SOURCE MATERIAL:
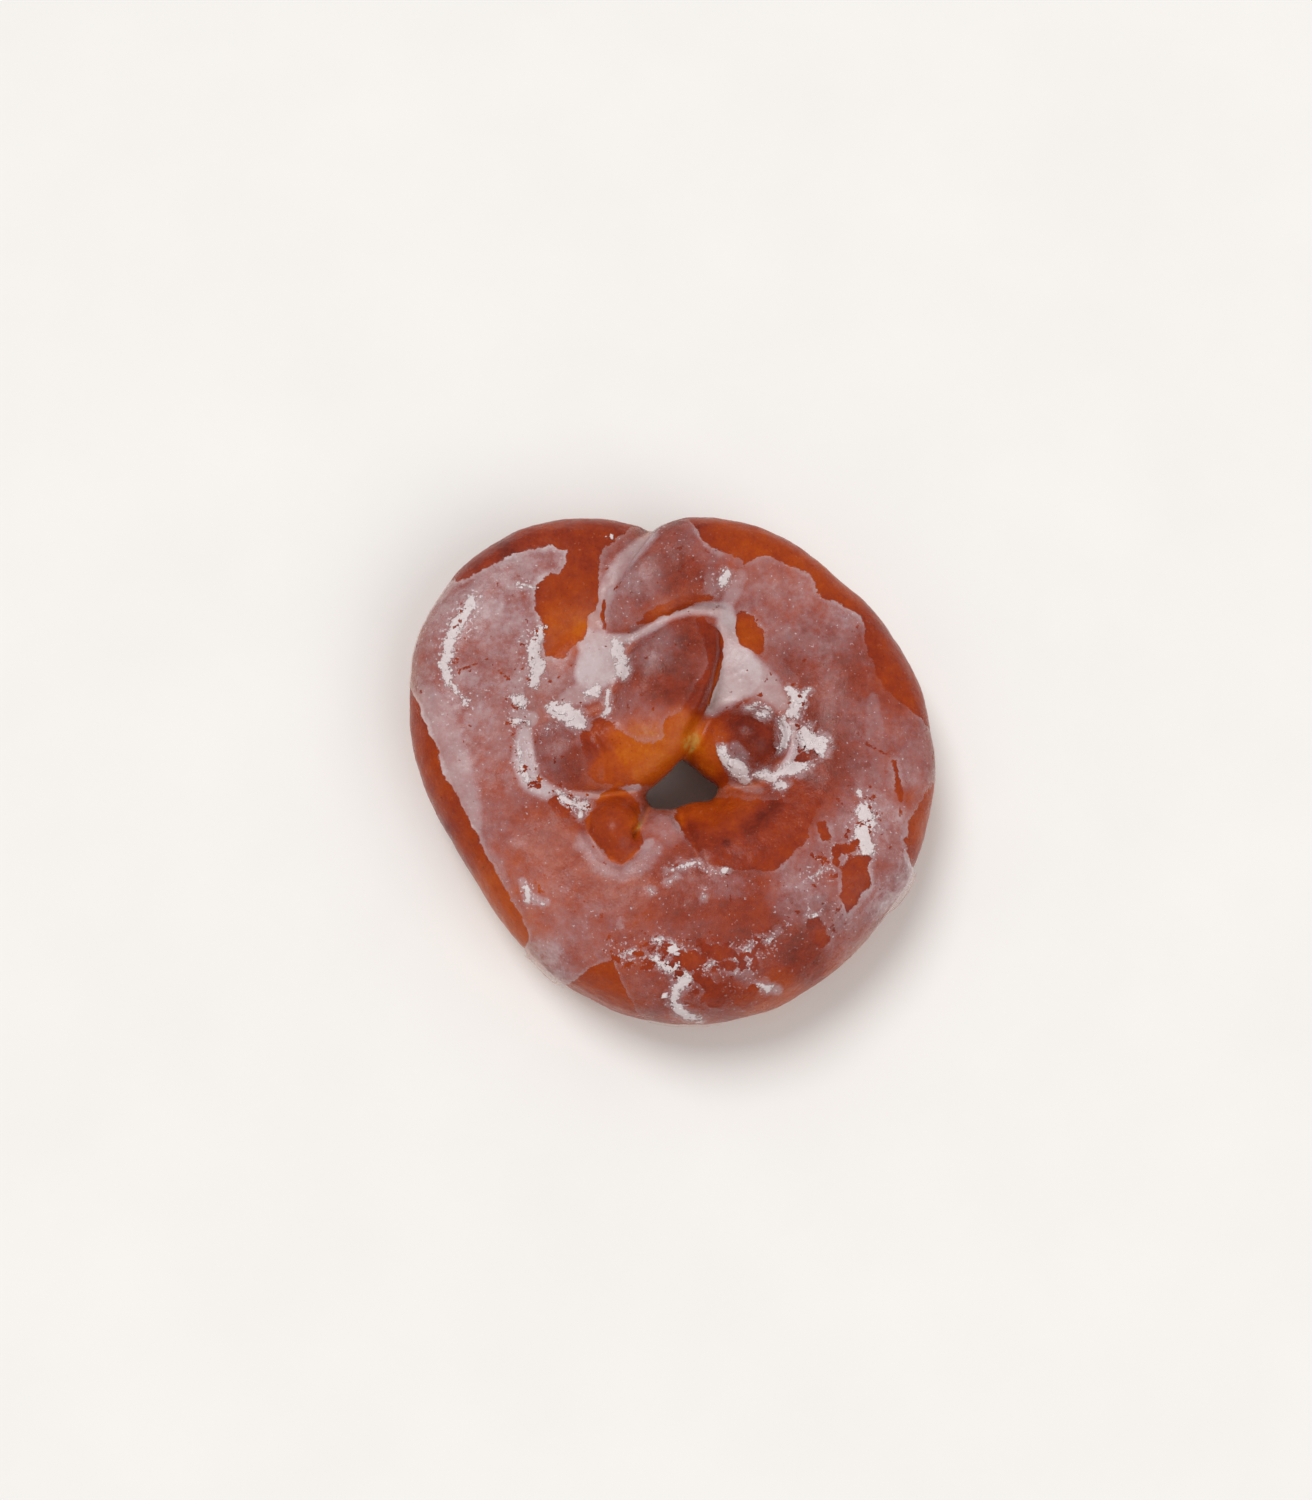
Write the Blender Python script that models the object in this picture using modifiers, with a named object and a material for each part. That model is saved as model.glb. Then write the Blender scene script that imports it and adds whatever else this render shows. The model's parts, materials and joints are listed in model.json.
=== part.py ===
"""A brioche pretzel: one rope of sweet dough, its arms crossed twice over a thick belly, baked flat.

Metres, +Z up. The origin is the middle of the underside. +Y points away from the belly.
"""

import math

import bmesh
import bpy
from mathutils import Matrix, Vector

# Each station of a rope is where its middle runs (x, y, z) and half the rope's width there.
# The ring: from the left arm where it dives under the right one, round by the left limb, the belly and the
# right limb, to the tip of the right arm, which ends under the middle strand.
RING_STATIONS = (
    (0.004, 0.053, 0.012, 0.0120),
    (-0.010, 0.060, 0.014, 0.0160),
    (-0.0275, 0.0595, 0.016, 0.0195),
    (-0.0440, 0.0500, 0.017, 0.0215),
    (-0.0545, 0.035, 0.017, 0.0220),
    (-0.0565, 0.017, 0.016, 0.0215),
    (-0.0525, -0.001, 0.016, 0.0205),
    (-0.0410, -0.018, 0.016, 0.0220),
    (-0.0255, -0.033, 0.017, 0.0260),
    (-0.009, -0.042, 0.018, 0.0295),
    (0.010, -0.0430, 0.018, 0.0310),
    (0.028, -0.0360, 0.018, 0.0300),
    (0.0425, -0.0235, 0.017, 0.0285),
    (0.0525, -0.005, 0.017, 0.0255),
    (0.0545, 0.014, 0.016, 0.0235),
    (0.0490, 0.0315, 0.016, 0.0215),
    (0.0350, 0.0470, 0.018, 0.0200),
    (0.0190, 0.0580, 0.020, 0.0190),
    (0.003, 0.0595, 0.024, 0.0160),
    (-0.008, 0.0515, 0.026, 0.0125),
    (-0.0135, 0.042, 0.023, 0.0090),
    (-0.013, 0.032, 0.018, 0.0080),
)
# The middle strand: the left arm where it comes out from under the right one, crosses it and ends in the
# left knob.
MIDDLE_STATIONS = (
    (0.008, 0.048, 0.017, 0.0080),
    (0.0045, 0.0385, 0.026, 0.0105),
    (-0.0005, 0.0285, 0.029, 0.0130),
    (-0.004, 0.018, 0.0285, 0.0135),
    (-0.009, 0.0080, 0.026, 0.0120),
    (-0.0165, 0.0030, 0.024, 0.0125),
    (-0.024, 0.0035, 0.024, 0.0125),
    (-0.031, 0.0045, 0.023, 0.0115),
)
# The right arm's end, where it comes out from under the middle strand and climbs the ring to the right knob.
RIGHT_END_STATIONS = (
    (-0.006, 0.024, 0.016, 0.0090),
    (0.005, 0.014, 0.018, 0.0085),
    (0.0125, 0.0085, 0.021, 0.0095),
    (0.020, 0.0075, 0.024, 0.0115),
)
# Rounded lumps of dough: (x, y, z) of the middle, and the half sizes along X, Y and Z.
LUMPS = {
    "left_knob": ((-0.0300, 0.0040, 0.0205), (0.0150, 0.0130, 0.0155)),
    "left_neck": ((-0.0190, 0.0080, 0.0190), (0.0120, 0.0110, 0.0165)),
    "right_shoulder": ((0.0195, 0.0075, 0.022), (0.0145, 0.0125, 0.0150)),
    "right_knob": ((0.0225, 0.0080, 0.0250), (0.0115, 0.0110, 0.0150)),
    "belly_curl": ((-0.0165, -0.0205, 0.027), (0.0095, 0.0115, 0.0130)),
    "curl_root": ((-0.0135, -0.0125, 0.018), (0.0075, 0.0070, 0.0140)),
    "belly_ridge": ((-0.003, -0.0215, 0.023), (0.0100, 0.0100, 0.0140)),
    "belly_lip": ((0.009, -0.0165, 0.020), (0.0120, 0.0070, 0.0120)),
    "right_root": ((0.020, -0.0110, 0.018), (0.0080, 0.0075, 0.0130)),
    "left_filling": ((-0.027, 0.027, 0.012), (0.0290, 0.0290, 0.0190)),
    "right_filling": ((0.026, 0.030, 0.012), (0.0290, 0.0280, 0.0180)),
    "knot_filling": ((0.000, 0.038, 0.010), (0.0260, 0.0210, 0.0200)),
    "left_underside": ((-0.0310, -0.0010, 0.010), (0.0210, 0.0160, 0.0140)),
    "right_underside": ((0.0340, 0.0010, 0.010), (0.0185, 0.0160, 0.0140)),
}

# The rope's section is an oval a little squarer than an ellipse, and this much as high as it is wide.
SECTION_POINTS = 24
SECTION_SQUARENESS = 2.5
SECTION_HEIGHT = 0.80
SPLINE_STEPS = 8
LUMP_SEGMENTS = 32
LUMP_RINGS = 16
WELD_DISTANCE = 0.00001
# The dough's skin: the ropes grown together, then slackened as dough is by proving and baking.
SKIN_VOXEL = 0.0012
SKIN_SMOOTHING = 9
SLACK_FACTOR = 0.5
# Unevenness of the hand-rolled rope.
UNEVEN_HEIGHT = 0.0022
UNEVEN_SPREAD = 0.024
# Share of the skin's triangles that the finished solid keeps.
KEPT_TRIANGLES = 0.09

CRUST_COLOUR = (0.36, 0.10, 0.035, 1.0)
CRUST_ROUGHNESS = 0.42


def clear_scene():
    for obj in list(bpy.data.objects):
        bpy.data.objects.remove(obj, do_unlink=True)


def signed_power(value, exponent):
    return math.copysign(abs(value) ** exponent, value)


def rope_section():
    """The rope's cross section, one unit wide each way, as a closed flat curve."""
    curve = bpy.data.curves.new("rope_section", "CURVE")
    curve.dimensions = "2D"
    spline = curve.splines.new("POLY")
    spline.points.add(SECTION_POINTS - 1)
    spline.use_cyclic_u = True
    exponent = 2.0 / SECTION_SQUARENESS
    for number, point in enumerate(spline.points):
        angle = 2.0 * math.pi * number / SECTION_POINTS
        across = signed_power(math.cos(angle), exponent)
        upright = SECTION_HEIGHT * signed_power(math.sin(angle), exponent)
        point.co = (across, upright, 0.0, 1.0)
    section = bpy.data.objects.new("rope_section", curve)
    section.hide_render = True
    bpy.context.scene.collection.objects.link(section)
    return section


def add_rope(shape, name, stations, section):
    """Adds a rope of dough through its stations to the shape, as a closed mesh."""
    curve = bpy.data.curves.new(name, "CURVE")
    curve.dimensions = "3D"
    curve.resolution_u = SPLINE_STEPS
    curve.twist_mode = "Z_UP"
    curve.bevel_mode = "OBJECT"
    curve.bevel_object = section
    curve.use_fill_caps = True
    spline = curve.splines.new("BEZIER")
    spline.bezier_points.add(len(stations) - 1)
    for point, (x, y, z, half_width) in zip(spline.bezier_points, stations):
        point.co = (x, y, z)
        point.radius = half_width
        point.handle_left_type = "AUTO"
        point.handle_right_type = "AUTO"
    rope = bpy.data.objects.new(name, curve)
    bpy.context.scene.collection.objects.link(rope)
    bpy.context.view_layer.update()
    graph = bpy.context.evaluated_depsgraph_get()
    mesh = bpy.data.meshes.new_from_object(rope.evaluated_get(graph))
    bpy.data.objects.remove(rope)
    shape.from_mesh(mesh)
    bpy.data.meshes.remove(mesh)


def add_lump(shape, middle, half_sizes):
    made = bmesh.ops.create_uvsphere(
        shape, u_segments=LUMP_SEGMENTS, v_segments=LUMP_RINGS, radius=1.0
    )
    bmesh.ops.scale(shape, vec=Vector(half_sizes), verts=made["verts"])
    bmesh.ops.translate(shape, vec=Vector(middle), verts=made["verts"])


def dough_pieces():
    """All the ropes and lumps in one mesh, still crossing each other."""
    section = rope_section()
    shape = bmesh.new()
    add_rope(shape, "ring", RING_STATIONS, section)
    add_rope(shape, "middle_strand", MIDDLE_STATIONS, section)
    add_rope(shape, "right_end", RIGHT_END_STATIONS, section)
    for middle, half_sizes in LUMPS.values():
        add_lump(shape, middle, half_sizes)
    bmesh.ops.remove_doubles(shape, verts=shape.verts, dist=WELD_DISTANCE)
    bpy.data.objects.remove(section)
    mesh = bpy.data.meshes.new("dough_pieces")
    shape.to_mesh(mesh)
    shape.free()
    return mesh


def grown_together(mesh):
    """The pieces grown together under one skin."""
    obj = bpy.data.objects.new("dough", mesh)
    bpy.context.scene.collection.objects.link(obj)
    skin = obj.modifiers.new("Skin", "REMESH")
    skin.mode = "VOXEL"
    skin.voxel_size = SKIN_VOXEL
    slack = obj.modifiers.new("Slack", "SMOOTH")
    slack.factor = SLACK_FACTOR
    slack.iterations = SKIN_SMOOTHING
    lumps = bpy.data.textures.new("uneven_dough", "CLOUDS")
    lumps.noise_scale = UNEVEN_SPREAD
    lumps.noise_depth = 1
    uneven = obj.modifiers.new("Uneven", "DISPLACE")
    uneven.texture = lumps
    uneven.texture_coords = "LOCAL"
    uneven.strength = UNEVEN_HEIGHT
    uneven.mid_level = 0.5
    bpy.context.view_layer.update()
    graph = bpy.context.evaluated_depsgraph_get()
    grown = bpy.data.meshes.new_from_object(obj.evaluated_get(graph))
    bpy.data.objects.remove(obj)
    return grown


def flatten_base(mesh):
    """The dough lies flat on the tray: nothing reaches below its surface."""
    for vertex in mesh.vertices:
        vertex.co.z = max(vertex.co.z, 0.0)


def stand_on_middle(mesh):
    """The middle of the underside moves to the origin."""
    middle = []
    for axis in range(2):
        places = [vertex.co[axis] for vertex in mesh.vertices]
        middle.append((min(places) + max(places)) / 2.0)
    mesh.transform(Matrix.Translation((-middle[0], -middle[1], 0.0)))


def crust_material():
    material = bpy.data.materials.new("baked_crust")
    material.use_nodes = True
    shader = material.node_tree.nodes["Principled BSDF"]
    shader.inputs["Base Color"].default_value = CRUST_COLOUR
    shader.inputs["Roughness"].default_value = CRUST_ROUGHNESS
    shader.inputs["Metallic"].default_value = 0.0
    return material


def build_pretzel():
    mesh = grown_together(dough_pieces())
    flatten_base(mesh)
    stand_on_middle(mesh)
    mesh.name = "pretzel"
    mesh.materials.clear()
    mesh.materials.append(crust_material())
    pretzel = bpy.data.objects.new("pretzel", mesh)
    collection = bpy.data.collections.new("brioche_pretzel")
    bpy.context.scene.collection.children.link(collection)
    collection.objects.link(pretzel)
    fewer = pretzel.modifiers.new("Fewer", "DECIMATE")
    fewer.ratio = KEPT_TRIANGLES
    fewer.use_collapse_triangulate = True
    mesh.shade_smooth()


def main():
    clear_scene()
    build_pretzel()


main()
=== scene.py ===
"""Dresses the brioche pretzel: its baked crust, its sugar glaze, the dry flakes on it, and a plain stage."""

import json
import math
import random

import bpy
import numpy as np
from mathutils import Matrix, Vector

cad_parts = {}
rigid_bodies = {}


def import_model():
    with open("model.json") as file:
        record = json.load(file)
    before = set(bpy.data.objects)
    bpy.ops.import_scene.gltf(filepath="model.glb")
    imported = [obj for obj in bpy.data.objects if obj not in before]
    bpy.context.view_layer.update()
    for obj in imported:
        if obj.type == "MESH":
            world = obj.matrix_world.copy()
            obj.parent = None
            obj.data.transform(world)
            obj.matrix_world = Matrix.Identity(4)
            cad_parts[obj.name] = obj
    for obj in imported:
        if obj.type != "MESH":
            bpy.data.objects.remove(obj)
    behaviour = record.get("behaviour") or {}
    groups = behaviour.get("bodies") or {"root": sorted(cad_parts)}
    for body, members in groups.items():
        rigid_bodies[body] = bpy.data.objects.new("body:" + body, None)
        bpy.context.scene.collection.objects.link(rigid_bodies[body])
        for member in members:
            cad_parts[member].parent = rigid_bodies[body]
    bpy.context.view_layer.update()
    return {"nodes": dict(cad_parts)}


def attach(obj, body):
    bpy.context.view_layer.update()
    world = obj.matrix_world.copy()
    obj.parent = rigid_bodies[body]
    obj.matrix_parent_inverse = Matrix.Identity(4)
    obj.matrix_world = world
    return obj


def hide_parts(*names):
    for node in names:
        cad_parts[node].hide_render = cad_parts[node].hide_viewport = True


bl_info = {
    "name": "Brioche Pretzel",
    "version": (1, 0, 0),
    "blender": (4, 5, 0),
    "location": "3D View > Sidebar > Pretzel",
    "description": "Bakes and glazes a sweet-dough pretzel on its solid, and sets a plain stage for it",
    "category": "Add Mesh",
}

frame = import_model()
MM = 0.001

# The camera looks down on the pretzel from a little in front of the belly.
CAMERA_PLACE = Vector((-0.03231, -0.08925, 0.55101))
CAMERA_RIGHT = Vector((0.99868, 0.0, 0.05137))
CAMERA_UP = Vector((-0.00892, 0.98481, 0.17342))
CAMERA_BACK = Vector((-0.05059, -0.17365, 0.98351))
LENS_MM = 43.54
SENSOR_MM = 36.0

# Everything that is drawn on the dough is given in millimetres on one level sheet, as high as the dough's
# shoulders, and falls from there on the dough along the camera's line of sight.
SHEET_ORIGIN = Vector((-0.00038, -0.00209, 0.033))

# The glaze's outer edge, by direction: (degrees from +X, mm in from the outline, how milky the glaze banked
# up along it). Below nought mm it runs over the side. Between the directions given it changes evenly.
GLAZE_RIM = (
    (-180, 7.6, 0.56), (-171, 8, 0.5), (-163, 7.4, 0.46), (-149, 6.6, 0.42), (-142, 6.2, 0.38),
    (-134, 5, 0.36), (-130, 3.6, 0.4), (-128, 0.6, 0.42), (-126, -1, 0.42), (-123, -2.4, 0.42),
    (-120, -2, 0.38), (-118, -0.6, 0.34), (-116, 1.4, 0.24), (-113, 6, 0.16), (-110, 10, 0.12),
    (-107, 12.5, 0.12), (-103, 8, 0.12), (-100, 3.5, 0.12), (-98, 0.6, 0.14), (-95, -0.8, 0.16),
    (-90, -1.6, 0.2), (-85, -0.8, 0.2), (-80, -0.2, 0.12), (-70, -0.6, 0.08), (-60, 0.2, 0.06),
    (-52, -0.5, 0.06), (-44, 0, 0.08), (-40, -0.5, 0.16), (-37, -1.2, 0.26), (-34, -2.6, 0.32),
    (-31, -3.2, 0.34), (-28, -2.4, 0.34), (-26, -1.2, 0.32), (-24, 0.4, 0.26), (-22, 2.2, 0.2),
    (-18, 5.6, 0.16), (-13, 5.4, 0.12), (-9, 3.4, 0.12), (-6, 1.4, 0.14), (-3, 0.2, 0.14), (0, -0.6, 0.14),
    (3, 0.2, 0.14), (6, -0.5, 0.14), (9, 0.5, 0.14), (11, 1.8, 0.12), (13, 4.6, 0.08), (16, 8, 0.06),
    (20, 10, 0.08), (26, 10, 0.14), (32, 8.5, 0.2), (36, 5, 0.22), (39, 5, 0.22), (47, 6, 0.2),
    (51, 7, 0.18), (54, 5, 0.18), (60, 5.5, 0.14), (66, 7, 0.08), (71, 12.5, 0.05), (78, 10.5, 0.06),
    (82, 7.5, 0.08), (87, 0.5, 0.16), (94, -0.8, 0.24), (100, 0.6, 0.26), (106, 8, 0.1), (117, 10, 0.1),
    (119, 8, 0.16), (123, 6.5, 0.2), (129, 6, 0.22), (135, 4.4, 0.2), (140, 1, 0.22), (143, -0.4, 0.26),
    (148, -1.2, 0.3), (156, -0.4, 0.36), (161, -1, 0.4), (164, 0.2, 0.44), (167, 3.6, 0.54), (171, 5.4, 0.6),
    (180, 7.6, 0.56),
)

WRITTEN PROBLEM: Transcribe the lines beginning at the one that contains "fewer.ratio = KEPT_TRIANGLES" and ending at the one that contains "record = json.load(file)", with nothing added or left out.

ANSWER TO THE TASK:
    fewer.ratio = KEPT_TRIANGLES
    fewer.use_collapse_triangulate = True
    mesh.shade_smooth()


def main():
    clear_scene()
    build_pretzel()


main()
=== scene.py ===
"""Dresses the brioche pretzel: its baked crust, its sugar glaze, the dry flakes on it, and a plain stage."""

import json
import math
import random

import bpy
import numpy as np
from mathutils import Matrix, Vector

cad_parts = {}
rigid_bodies = {}


def import_model():
    with open("model.json") as file:
        record = json.load(file)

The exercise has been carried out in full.